Within the material below, find each line bearing the word "FreeCAD" and present it.

**RECORDED DATA:**

— BEGIN —

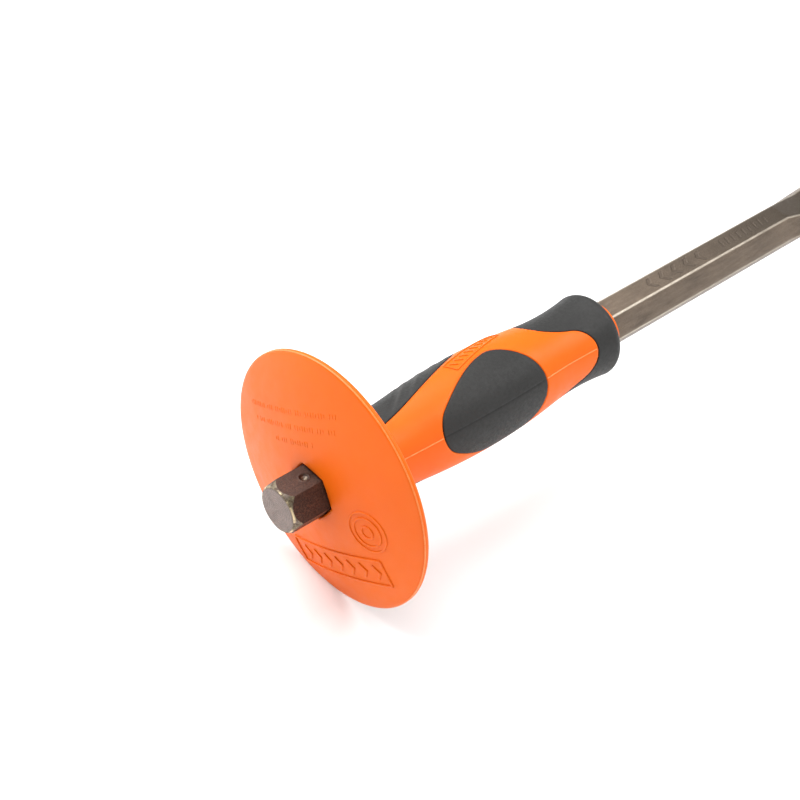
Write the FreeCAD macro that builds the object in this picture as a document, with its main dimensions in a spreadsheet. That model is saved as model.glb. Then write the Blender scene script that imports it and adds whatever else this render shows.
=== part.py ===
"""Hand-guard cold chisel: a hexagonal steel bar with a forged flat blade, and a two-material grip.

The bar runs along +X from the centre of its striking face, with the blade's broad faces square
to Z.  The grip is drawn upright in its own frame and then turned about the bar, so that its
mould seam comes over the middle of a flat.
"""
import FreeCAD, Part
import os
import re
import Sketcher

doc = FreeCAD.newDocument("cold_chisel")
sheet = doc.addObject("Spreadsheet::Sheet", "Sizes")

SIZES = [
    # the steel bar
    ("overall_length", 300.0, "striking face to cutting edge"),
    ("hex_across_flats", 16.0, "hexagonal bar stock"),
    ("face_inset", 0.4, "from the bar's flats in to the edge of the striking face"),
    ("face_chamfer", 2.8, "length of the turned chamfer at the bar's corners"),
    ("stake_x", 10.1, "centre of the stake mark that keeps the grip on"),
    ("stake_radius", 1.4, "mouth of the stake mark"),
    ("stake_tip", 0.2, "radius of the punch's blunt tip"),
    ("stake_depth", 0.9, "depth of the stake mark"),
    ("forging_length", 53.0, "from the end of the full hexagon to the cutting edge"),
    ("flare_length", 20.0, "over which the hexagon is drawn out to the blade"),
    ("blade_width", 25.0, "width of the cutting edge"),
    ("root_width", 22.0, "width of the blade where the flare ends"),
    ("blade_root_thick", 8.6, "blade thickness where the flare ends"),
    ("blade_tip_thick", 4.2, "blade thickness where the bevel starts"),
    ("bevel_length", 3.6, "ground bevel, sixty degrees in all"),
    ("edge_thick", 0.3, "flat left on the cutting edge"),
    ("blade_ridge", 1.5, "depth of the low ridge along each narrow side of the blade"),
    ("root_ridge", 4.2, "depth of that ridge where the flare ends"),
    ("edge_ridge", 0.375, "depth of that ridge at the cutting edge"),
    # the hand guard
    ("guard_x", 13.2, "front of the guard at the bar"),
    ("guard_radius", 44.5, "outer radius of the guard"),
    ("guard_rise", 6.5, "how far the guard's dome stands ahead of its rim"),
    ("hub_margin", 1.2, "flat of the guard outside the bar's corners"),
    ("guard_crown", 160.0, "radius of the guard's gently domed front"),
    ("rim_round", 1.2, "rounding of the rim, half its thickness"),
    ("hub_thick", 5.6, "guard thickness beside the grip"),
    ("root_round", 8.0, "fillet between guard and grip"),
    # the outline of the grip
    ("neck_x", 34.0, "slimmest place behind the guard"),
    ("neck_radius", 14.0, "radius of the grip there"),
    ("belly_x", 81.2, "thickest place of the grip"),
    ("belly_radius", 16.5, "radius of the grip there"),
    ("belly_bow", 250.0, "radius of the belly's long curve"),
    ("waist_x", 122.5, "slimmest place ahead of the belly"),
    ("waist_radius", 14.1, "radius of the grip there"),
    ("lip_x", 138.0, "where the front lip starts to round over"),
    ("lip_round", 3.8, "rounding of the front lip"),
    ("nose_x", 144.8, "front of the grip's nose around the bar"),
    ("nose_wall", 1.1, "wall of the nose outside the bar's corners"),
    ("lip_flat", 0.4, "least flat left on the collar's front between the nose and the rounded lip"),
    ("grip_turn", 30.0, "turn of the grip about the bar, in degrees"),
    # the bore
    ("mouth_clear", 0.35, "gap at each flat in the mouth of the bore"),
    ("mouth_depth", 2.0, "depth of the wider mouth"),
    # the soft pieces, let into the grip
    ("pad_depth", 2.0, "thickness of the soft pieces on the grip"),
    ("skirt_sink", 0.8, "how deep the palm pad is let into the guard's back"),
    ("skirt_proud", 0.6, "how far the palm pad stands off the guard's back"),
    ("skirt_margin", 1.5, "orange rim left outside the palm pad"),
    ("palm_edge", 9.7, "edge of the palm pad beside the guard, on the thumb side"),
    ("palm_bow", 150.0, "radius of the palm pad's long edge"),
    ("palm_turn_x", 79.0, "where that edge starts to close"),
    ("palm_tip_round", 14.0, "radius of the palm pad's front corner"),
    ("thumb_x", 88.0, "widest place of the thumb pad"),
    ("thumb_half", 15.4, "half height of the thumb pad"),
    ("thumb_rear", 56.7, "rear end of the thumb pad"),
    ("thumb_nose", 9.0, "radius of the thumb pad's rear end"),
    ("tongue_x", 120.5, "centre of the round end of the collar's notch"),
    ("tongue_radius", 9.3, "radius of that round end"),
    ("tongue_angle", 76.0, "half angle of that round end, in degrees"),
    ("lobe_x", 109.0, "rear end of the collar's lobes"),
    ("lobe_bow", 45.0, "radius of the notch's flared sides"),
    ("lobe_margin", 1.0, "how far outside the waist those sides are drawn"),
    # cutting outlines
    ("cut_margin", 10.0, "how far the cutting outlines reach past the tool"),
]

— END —

**TASK RESULT:**
Write the FreeCAD macro that builds the object in this picture as a document, with its main dimensions in a spreadsheet. That model is saved as model.glb. Then write the Blender scene script that imports it and adds whatever else this render shows.
import FreeCAD, Part
doc = FreeCAD.newDocument("cold_chisel")